There is also a marketplace and import function allowing you to download or import content created by others.

This is the YAML code from the example:

As a side note, I have created a pull-down menu with two different flavours to choose from during deployment. For the image I am calling a snapshot directly to create a linked clone. So I am not using the image mapping we created earlier. As for the network I am linking this inside the YAML code.

It is also good to point out that there is blueprint version control embedded in the product as well allowing you do see what changed in specific version and check the differences between versions.

In this example you see where I changed the YAML to stop using the image mapping and use a snapshot.

Now that we have a basic blueprint we can deploy it directly from Cloud Assembly. If we want to release our blueprint to other users we would use Service Broker and add our blueprint to the catalog.

Click on deploy from the blueprint editor window and give the deployment a name and description. You can also change the version of the blueprint you are deploying. If your blueprint has inputs you will be able to work with these from the second screen.

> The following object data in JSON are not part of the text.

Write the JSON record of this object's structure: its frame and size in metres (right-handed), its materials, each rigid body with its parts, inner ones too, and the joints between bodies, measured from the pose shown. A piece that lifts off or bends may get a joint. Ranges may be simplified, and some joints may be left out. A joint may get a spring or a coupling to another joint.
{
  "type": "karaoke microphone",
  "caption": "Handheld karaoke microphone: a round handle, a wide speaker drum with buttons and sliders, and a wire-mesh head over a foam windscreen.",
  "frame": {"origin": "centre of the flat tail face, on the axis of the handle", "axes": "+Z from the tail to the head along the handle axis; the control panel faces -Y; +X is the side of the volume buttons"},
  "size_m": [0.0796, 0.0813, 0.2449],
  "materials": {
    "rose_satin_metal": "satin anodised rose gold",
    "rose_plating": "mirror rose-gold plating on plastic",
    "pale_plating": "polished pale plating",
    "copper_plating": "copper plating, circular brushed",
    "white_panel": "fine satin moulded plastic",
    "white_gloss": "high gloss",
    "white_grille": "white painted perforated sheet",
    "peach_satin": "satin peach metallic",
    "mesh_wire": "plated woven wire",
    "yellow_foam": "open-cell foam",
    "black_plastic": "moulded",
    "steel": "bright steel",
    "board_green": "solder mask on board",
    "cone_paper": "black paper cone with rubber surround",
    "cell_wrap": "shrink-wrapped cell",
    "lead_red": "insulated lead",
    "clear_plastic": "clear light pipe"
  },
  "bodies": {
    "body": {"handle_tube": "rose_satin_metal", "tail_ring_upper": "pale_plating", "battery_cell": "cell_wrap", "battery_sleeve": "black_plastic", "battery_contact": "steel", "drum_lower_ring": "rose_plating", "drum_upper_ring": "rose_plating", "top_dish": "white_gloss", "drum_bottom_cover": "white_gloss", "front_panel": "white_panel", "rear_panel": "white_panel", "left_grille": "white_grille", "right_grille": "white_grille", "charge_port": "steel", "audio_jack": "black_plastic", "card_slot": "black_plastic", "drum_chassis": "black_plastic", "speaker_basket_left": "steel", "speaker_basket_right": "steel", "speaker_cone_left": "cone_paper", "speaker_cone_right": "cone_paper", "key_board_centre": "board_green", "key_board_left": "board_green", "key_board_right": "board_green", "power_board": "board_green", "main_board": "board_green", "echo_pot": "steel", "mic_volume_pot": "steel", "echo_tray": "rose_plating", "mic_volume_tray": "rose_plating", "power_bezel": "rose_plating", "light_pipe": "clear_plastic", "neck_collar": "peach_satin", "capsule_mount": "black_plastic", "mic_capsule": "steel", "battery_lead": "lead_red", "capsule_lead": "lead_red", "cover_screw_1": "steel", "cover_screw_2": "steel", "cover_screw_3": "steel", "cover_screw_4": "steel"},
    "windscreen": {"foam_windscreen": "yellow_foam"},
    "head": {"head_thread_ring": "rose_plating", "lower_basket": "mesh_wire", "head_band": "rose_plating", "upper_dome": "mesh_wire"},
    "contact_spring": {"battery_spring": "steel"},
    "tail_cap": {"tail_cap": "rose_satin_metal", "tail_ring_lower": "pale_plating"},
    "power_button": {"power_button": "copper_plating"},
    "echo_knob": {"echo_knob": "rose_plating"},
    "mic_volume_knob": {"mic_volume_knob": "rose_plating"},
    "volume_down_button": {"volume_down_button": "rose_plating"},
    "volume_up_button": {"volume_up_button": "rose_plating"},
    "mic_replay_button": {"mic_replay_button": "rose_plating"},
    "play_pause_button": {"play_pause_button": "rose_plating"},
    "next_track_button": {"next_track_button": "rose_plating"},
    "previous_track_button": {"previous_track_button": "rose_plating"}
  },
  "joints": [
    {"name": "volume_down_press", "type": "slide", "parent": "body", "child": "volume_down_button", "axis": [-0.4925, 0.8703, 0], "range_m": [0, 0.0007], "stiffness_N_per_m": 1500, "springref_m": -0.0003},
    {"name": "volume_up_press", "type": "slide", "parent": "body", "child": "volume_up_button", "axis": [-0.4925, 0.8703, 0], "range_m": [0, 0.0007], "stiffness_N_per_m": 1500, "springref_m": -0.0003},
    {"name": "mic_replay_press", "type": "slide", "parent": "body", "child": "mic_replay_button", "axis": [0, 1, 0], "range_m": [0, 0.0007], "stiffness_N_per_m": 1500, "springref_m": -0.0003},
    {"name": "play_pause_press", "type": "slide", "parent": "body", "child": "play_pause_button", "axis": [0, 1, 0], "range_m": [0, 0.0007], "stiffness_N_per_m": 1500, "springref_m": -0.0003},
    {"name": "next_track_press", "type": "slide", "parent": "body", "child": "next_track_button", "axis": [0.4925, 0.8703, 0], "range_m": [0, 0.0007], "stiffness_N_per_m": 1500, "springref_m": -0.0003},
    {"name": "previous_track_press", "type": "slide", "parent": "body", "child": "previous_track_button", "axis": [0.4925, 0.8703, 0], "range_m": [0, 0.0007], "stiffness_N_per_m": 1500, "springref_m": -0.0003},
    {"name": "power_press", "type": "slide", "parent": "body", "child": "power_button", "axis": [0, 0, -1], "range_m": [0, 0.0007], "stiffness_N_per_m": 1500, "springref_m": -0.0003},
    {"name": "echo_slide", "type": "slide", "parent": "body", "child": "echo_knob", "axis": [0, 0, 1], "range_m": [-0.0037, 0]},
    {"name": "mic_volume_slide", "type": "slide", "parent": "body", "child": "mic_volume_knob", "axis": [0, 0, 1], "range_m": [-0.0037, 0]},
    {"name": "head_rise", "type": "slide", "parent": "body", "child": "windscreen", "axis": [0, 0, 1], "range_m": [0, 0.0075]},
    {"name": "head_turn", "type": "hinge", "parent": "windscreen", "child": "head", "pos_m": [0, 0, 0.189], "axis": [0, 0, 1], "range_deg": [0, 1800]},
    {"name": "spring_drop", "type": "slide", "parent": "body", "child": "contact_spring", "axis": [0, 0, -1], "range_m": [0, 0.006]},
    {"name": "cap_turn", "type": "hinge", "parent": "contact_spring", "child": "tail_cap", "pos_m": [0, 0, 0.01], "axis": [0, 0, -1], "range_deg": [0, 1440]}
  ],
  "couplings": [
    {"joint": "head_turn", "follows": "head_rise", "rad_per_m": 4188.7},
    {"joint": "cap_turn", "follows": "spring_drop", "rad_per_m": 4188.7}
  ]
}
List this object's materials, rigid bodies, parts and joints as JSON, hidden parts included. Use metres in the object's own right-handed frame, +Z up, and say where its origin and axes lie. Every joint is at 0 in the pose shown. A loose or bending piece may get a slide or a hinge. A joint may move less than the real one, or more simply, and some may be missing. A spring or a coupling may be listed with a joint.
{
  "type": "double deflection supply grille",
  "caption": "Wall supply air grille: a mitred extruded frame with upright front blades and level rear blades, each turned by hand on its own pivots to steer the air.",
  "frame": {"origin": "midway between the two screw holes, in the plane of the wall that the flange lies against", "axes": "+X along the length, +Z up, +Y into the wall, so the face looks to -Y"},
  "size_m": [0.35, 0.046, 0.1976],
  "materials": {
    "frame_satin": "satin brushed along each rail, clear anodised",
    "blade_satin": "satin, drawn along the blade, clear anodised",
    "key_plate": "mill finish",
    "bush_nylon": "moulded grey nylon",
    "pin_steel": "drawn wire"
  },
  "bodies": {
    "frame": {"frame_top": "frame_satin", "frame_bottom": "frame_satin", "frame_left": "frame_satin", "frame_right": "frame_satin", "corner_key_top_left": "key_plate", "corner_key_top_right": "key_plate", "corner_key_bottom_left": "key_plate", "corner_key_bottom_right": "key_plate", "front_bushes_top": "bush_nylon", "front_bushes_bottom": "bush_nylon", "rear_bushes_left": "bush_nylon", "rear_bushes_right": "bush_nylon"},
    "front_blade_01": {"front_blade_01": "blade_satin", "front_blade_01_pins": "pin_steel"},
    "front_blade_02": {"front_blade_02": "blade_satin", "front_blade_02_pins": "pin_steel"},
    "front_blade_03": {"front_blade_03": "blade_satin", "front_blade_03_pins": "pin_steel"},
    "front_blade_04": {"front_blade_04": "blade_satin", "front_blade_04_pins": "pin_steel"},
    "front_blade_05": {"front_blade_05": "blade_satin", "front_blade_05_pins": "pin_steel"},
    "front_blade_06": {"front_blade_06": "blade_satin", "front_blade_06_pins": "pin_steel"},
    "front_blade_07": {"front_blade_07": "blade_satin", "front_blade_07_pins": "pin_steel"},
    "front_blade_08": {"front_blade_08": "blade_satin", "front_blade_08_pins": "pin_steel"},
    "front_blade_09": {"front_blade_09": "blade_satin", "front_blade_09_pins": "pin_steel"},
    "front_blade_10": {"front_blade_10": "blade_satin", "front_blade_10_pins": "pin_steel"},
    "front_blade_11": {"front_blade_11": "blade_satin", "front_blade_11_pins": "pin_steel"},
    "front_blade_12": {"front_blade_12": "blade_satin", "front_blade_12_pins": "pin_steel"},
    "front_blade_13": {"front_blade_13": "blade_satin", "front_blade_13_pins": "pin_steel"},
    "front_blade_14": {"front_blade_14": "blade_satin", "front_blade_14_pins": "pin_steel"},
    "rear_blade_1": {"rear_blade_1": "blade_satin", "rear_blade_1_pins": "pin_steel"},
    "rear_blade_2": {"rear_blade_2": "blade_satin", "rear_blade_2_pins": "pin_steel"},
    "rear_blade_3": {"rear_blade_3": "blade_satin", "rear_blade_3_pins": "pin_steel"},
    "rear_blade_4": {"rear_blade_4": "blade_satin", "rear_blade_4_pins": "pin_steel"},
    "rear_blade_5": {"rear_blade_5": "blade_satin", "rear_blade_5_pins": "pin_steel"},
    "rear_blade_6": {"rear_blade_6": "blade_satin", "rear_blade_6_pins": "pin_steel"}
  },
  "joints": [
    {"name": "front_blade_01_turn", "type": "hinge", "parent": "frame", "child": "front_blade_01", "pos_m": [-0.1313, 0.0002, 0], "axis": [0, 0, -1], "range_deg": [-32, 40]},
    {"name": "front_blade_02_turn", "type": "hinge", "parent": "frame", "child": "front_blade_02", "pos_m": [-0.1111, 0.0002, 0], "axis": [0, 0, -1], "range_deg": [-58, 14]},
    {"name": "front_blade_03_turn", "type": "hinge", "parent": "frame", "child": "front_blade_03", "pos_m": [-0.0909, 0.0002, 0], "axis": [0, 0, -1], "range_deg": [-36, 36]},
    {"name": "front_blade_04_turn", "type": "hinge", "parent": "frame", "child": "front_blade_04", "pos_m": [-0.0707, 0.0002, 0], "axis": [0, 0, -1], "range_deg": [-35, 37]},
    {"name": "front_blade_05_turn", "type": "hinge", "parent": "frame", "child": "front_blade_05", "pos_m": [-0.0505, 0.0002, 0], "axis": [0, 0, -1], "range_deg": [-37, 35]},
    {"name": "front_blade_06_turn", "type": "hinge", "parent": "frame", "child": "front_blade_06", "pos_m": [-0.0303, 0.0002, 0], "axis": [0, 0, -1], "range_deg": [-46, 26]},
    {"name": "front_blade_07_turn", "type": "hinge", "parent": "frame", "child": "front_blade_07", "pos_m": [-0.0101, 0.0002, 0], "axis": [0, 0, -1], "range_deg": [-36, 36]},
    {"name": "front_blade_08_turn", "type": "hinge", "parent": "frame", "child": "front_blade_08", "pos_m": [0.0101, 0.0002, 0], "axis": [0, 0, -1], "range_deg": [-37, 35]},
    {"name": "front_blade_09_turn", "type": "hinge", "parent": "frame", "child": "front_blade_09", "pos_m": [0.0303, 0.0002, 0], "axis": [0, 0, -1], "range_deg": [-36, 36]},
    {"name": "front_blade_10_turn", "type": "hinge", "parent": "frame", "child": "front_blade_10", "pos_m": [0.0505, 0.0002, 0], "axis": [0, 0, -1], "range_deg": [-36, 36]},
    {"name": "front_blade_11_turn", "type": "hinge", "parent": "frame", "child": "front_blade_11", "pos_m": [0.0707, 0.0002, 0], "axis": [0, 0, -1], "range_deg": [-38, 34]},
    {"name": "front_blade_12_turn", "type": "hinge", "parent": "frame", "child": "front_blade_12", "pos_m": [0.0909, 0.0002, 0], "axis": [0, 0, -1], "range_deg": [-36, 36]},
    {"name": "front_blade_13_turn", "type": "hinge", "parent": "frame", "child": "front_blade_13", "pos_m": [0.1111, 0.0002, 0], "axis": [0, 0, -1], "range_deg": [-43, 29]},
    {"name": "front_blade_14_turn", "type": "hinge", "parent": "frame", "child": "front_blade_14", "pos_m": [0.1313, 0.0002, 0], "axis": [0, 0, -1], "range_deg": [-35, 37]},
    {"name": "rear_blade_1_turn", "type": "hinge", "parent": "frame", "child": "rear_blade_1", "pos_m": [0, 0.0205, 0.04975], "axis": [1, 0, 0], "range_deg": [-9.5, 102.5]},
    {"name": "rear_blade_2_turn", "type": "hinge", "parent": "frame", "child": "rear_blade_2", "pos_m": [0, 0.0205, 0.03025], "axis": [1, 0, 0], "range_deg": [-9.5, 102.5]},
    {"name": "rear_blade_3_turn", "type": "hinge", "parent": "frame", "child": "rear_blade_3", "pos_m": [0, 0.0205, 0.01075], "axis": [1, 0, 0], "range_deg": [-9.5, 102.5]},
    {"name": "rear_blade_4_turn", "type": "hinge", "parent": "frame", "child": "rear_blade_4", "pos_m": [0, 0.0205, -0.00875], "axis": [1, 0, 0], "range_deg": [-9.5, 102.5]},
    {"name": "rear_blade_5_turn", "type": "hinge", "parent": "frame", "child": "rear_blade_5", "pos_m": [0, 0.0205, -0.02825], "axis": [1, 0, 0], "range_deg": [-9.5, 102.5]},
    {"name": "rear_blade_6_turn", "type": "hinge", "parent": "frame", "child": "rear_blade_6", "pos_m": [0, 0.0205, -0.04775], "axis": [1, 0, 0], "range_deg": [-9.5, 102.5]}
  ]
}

When you click deploy the blueprint will provision a VM in the Cloud Zone that is linked in your Project. In the end you will end up with a new VM being spun up in your vSphere environment.

Great success!

Conclusion

VMware Cloud Automation Services offers a single pane of glass across your multi-cloud environment. If you have a private cloud or work with public clouds or a mix, VMware Cloud Automation Services gives you the ability to provision workloads where you need them. As this is a SaaS offering there is no hassle of installing vRealize Automation and you can be provisioning workloads pretty quickly. Note, that in this article I only spoke of the Cloud Assembly service and I’ll look into Service Broker and Code Stream another time. If you have a background in vRealize Automation you will notice things have been stirred up quite a bit. It will take some time to adapt to the new terminology and approach of setting up the environment, but in the end I think you will love it.